* [TASK]
Pick out all lines of the entries that include the word "bends" and copy them.
┄┄┄┄┄┄┄┄┄┄┄┄┄┄┄┄┄┄┄┄
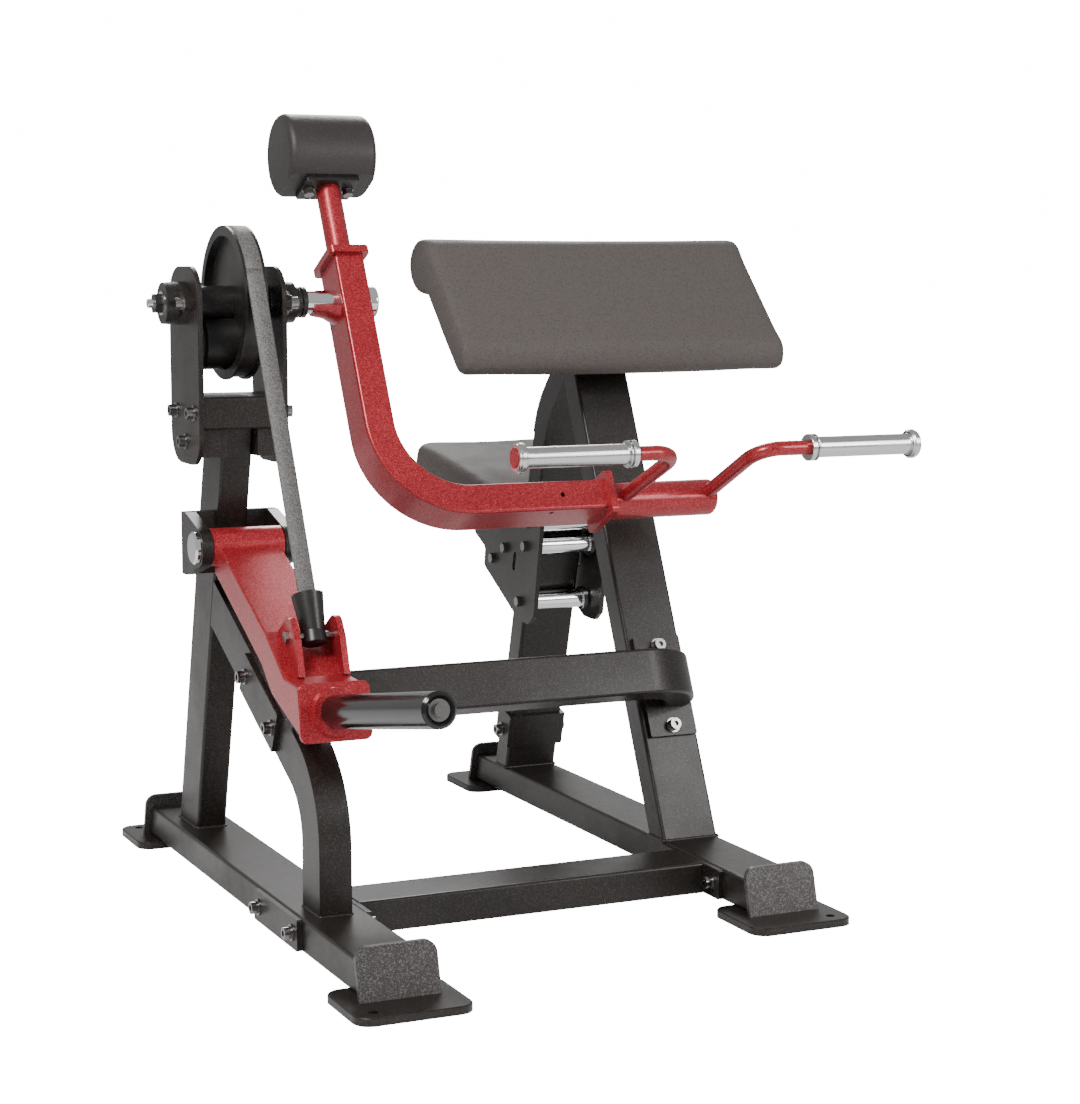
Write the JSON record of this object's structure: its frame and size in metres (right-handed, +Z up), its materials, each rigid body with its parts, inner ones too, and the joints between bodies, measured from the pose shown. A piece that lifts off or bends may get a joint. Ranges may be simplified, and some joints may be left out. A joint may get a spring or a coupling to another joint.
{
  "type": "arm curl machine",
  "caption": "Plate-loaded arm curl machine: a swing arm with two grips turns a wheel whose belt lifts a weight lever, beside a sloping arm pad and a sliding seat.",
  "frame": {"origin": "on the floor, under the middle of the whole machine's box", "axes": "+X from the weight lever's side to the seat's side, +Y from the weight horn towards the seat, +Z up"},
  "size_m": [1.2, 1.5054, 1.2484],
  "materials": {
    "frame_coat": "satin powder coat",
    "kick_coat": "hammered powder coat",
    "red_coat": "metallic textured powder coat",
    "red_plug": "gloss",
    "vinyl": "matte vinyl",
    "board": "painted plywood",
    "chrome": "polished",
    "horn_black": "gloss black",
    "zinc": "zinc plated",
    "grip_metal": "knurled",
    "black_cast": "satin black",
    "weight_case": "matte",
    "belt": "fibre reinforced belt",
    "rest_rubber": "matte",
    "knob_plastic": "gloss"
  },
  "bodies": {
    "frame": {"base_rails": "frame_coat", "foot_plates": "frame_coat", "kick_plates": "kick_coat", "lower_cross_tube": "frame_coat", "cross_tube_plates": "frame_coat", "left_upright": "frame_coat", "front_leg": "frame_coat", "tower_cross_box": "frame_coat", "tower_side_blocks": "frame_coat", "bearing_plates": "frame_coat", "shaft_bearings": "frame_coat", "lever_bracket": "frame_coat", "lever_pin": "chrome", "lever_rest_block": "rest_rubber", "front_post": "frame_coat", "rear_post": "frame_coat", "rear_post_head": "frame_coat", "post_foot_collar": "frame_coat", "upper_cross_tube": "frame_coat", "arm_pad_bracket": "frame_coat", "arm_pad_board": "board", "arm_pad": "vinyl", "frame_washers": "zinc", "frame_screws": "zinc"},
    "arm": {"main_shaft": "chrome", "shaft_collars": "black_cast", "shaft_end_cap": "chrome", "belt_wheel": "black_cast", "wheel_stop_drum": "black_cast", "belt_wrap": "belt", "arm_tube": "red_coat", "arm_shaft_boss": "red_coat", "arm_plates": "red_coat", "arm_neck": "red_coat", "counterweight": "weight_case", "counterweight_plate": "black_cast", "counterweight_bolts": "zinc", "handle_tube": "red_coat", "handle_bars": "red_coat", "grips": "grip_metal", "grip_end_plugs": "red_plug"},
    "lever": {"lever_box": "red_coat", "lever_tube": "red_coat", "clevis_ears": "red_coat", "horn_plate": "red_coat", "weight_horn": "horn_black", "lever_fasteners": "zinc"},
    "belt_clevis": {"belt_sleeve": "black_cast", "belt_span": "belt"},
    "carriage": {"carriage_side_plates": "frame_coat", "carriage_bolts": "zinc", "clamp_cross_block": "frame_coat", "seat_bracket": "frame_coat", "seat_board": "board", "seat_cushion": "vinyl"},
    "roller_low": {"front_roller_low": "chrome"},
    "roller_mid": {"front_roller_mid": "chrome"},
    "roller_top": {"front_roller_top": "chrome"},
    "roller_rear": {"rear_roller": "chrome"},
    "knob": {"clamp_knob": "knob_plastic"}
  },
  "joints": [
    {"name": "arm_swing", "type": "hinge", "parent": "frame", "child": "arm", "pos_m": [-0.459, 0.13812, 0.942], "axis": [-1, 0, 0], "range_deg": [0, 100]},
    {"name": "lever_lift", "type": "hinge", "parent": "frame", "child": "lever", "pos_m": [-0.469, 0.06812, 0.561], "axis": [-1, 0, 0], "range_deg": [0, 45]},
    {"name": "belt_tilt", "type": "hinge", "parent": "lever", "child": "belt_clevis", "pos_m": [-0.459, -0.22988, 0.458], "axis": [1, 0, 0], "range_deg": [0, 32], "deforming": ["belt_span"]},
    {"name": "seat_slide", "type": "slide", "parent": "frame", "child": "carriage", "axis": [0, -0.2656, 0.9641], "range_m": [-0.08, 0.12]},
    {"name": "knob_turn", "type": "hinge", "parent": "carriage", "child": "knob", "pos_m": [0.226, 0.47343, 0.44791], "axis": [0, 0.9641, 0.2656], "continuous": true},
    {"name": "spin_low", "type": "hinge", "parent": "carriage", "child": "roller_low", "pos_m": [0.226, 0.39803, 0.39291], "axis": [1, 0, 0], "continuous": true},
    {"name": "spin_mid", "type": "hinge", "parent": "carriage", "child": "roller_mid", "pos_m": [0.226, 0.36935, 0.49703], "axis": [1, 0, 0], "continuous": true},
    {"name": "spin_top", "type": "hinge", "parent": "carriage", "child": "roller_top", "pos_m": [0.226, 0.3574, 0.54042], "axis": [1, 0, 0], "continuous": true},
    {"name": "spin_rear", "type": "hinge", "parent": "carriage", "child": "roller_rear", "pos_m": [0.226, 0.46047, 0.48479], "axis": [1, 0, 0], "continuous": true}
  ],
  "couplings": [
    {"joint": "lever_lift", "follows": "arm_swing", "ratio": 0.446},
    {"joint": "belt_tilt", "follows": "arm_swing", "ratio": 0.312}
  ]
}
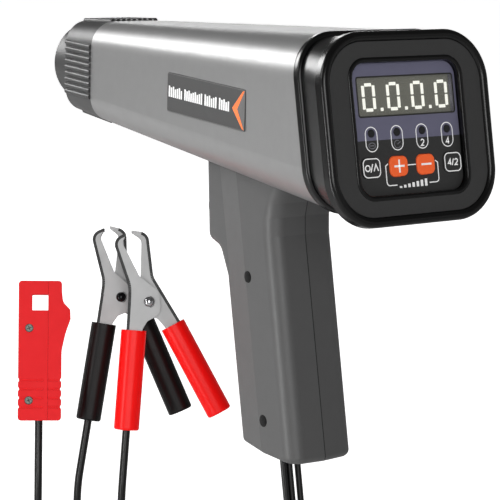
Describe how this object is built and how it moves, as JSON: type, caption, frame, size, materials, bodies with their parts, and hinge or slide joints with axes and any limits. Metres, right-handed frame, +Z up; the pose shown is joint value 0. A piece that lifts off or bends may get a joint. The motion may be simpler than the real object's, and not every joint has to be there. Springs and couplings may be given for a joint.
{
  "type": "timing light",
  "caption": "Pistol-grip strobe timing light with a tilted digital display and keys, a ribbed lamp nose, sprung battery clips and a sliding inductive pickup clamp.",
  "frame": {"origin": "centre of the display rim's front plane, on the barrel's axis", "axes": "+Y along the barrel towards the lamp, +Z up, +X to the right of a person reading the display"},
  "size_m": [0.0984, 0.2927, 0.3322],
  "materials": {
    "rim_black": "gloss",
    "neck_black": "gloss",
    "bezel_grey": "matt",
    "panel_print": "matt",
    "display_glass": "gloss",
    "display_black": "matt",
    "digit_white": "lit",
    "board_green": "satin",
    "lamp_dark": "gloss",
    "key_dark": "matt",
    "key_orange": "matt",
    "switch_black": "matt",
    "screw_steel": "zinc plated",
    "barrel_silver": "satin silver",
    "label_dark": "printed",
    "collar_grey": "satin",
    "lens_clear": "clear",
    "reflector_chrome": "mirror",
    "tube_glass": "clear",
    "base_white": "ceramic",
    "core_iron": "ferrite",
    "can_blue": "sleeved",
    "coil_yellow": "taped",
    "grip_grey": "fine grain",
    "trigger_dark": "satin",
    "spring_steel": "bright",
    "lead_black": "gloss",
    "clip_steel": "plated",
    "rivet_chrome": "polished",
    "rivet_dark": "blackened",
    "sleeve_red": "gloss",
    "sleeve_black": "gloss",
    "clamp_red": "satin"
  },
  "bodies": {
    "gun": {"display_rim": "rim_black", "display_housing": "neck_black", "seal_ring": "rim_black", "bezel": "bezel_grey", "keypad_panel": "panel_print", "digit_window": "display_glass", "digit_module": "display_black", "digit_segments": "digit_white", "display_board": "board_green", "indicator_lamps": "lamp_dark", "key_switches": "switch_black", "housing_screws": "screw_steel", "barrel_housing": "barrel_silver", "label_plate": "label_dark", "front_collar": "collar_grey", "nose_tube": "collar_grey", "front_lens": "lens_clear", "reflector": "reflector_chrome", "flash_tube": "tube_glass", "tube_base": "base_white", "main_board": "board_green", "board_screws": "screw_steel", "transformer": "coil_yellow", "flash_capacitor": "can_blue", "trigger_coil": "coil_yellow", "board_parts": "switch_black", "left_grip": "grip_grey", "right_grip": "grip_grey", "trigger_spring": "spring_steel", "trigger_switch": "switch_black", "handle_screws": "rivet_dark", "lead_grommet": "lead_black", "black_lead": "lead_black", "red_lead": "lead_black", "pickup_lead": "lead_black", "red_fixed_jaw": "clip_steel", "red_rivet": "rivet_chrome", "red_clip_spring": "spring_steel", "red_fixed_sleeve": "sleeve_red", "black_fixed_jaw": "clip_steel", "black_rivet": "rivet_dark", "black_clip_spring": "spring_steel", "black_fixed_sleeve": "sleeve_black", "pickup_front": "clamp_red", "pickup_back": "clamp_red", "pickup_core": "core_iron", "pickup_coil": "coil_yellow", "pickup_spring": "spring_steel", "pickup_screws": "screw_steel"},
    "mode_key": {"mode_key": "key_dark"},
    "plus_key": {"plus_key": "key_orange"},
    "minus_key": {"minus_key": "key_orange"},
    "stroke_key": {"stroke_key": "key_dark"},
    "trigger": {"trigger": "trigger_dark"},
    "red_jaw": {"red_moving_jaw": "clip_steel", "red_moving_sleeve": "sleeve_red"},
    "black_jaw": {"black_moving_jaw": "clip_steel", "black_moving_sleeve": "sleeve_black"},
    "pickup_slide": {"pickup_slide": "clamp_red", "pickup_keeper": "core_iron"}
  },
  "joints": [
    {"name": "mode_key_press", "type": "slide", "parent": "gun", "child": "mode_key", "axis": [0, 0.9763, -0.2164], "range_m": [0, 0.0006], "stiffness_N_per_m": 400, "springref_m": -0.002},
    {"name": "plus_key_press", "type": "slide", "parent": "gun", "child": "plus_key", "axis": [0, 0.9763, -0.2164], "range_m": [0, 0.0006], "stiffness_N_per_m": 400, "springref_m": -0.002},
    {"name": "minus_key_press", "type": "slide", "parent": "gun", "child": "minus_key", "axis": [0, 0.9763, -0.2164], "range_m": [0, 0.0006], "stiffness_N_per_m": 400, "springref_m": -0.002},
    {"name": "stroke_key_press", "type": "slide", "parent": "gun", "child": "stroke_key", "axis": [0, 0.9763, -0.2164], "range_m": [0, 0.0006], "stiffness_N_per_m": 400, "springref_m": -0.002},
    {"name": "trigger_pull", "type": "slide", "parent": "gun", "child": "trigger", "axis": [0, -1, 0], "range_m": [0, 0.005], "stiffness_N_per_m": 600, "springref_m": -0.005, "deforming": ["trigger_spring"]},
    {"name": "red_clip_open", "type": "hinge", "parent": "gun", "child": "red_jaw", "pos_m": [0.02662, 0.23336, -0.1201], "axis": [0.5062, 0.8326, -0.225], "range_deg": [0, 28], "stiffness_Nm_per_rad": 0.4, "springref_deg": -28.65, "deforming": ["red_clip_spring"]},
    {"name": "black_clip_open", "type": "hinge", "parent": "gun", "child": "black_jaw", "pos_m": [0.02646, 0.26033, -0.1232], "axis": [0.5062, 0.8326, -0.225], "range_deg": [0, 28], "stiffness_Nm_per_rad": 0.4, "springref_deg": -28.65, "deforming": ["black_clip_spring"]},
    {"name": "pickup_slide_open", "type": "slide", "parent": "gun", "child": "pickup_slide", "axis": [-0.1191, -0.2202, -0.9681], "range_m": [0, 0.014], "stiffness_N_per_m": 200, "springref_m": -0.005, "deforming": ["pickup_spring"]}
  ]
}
┄┄┄┄┄┄┄┄┄┄┄┄┄┄┄┄┄┄┄┄
* [REPLY]
Write the JSON record of this object's structure: its frame and size in metres (right-handed, +Z up), its materials, each rigid body with its parts, inner ones too, and the joints between bodies, measured from the pose shown. A piece that lifts off or bends may get a joint. Ranges may be simplified, and some joints may be left out. A joint may get a spring or a coupling to another joint.
Describe how this object is built and how it moves, as JSON: type, caption, frame, size, materials, bodies with their parts, and hinge or slide joints with axes and any limits. Metres, right-handed frame, +Z up; the pose shown is joint value 0. A piece that lifts off or bends may get a joint. The motion may be simpler than the real object's, and not every joint has to be there. Springs and couplings may be given for a joint.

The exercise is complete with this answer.